==== Material provided ====
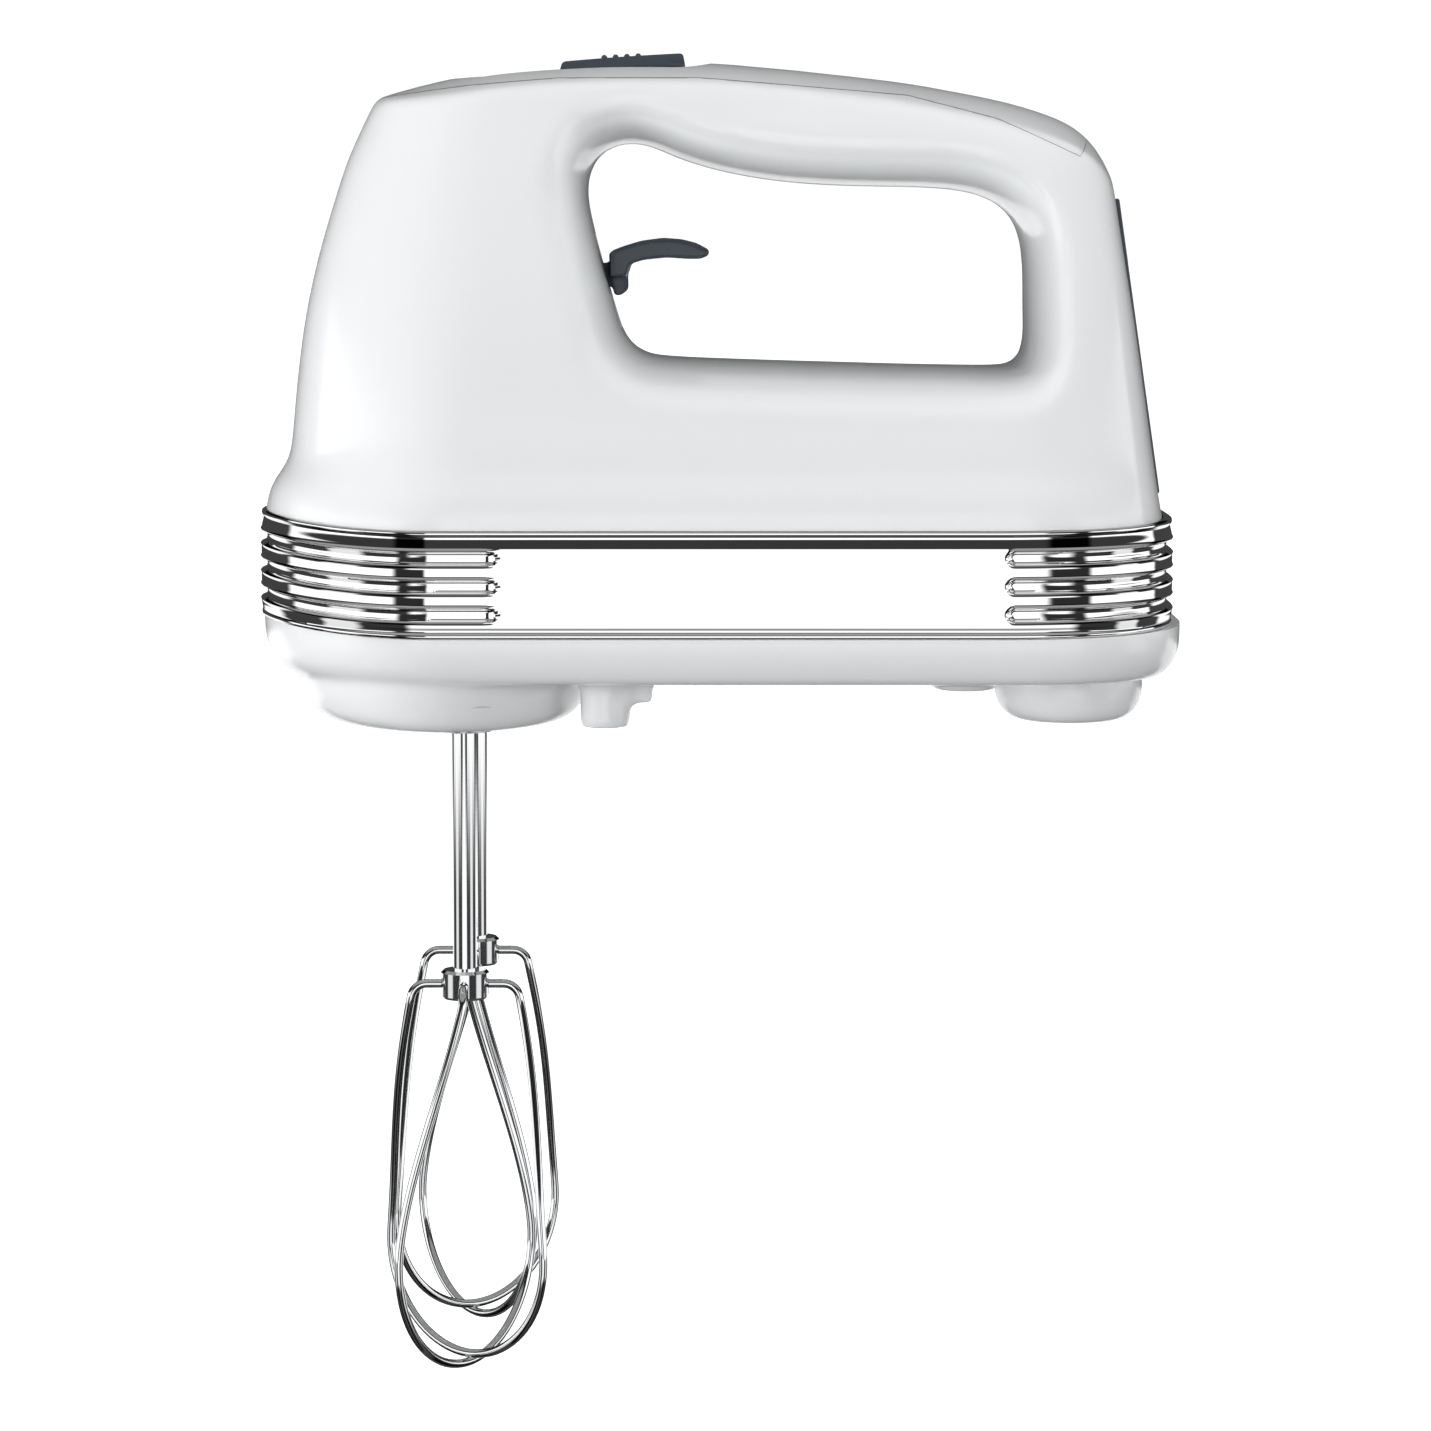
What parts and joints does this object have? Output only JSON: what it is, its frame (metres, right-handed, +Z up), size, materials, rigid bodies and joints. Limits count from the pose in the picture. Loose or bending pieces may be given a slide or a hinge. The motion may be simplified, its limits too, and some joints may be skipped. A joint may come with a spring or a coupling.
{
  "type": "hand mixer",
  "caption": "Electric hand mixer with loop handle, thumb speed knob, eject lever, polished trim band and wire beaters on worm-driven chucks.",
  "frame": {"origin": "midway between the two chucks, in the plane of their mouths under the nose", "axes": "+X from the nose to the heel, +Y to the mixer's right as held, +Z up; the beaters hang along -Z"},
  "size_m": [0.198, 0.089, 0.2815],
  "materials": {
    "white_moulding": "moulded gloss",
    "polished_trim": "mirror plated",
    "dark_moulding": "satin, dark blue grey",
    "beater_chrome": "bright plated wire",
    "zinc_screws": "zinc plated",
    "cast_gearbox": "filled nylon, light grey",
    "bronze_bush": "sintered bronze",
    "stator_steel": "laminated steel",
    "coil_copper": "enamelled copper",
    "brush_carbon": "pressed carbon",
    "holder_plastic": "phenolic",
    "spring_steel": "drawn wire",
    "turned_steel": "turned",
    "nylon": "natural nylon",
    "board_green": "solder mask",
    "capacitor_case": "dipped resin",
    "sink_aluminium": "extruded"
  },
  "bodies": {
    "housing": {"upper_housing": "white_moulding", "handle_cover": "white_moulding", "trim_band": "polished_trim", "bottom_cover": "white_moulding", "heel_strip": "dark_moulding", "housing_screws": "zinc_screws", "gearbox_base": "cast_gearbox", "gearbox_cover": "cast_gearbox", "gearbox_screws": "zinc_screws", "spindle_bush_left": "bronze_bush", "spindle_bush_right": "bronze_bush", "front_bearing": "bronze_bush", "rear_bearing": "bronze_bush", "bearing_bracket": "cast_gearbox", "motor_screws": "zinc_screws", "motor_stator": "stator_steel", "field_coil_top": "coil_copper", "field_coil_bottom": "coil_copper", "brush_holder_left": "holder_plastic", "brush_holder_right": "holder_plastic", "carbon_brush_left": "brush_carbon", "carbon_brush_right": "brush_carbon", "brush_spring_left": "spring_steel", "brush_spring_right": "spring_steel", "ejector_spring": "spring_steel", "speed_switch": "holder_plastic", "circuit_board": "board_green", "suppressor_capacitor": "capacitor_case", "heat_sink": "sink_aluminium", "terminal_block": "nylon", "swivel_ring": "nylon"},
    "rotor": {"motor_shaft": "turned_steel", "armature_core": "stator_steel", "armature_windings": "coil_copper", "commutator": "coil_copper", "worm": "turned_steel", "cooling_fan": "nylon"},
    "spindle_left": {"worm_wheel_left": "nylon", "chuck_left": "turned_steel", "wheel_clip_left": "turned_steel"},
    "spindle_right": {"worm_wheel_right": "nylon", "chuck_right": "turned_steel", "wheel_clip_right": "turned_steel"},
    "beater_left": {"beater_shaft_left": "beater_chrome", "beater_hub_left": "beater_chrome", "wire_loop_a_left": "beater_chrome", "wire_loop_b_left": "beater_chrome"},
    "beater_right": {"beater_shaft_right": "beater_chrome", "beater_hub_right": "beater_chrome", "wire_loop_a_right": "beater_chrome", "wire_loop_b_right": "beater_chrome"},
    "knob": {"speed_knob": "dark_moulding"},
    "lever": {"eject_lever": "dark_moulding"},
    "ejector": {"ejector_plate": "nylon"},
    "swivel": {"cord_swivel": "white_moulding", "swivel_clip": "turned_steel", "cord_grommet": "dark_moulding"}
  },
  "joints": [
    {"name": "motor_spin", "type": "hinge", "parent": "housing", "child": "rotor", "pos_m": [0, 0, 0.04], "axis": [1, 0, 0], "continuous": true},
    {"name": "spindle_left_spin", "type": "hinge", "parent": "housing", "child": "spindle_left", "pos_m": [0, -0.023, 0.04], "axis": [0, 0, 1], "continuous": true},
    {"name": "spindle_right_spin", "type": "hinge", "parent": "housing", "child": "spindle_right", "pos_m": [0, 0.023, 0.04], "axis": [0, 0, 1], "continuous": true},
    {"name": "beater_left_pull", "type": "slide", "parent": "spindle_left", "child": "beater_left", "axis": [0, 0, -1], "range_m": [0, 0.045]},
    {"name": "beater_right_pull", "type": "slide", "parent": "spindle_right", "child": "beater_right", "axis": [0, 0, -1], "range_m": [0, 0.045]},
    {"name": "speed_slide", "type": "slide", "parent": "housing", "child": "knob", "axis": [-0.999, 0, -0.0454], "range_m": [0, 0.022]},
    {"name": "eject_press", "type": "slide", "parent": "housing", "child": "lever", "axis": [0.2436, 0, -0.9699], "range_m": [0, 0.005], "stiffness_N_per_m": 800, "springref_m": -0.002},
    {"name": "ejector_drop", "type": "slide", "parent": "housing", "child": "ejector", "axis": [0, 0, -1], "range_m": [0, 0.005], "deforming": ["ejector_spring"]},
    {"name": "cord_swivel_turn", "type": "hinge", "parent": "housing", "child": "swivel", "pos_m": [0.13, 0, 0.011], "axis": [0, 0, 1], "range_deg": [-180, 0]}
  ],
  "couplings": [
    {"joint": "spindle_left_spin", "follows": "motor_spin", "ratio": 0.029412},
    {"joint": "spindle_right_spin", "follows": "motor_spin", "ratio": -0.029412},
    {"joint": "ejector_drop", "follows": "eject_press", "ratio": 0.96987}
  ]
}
====
==== Material provided ====
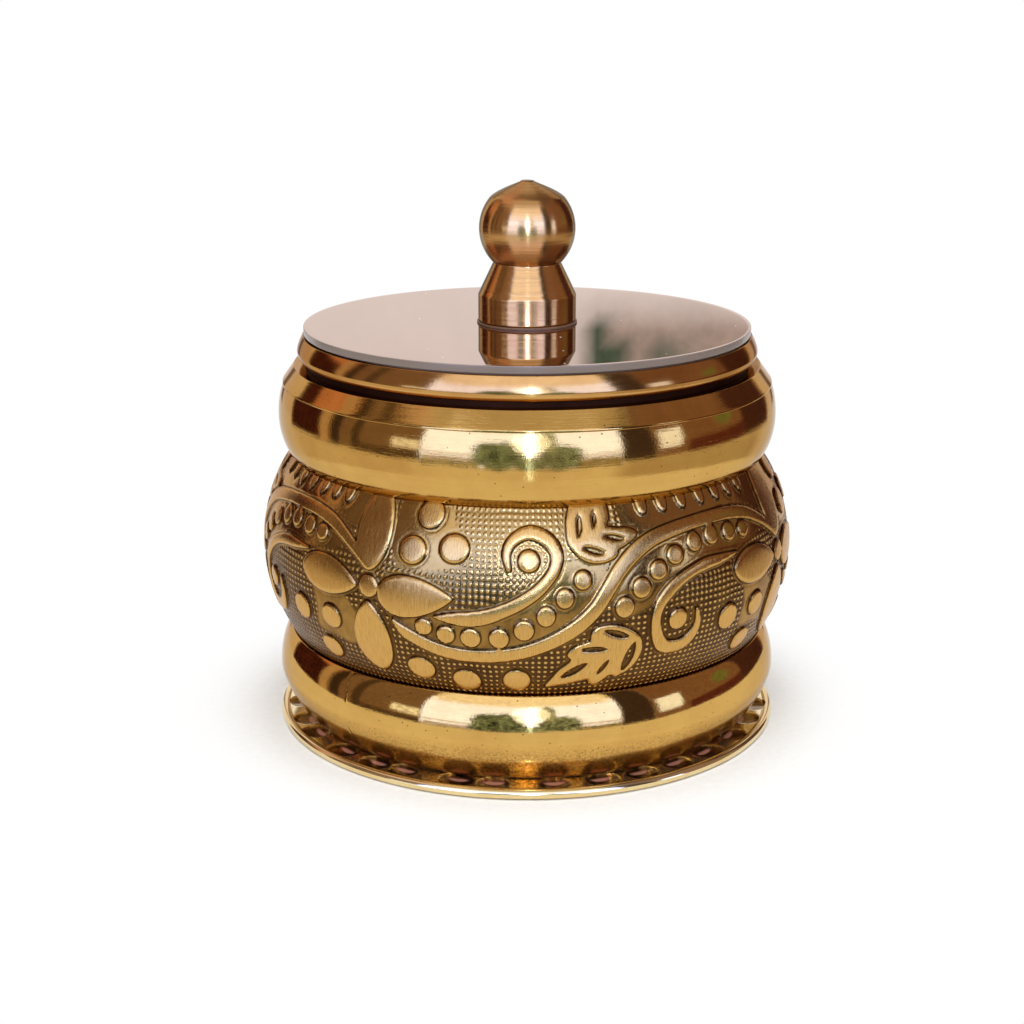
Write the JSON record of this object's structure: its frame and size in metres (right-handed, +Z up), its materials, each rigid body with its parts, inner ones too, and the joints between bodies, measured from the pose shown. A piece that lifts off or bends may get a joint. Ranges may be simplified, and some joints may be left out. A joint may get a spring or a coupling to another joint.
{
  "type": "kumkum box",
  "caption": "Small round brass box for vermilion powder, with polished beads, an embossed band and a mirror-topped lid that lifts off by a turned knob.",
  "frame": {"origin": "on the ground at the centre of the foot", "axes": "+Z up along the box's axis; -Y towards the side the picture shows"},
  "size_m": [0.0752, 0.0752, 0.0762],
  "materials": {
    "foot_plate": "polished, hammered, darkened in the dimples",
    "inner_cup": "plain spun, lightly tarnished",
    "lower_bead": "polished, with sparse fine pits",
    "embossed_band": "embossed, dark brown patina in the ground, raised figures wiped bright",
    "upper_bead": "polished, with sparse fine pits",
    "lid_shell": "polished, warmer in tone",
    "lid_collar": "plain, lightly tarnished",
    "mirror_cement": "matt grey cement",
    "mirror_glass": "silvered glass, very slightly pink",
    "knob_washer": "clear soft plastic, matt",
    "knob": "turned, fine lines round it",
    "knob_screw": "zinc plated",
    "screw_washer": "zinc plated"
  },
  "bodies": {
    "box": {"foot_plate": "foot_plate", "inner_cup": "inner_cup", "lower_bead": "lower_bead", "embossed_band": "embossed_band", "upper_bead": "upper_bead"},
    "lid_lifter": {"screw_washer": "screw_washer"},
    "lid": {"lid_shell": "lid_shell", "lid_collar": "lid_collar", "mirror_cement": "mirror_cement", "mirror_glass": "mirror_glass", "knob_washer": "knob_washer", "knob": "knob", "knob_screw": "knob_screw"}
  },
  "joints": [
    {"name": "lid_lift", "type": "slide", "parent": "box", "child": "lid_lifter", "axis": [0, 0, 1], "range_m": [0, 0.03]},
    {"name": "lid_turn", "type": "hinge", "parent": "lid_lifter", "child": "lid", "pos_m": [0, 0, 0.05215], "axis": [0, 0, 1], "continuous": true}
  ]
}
====
==== Material provided ====
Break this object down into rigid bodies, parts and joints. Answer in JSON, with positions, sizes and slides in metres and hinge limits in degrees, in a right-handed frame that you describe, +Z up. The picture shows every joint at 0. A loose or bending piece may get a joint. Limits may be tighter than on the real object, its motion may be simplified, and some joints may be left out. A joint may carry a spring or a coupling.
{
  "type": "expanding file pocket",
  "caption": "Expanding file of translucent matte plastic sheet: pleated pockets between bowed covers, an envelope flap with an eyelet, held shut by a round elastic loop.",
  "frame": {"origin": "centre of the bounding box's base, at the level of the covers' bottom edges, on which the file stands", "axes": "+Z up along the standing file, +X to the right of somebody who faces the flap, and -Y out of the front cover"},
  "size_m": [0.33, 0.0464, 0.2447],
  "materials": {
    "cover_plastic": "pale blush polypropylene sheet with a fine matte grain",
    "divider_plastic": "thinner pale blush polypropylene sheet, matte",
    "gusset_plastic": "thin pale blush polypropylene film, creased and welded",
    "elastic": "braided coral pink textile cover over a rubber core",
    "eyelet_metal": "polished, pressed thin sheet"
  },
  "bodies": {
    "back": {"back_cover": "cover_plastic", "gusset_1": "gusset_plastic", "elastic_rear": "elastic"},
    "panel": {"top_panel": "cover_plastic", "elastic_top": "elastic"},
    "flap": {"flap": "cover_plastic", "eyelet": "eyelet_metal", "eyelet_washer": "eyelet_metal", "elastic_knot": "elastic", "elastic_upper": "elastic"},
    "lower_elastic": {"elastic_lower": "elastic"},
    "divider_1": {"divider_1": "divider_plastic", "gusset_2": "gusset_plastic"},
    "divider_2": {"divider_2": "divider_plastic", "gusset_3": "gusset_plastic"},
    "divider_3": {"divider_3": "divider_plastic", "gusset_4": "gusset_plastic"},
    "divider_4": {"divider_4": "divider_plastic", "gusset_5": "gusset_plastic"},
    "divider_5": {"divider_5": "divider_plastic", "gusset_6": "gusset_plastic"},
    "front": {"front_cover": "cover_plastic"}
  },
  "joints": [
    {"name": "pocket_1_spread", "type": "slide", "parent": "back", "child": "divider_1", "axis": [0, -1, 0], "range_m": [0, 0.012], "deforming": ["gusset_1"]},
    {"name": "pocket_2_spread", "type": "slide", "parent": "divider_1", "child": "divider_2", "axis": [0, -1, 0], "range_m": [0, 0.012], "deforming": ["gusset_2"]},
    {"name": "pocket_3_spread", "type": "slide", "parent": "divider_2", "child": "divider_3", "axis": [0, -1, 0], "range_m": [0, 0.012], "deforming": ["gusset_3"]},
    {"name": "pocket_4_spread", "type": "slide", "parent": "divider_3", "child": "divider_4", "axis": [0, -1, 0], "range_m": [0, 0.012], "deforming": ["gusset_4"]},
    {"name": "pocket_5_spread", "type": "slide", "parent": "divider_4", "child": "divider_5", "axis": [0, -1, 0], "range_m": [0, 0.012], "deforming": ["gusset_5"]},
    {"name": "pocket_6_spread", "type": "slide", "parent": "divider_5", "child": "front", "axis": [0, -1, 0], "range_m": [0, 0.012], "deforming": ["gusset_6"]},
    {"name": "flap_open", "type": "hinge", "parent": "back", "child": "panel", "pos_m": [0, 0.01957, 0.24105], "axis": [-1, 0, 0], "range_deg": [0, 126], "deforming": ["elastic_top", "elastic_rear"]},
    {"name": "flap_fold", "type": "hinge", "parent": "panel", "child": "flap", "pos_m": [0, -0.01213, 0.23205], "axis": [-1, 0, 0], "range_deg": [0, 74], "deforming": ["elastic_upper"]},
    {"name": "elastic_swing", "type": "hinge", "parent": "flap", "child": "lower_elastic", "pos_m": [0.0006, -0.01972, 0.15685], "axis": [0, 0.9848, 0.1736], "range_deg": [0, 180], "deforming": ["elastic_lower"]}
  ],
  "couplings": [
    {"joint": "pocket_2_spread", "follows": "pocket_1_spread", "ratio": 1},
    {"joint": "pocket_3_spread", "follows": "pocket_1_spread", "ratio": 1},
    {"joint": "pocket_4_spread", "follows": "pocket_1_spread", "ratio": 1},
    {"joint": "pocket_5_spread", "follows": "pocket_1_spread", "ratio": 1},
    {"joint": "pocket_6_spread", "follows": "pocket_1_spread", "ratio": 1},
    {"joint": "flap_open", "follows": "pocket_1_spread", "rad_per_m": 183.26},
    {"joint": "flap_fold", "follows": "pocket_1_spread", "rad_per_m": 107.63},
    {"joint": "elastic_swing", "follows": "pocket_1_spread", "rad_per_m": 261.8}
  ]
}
====
## Directions
Gather from the entries above all lines that include the string "pose".

## Task output
What parts and joints does this object have? Output only JSON: what it is, its frame (metres, right-handed, +Z up), size, materials, rigid bodies and joints. Limits count from the pose in the picture. Loose or bending pieces may be given a slide or a hinge. The motion may be simplified, its limits too, and some joints may be skipped. A joint may come with a spring or a coupling.
Write the JSON record of this object's structure: its frame and size in metres (right-handed, +Z up), its materials, each rigid body with its parts, inner ones too, and the joints between bodies, measured from the pose shown. A piece that lifts off or bends may get a joint. Ranges may be simplified, and some joints may be left out. A joint may get a spring or a coupling to another joint.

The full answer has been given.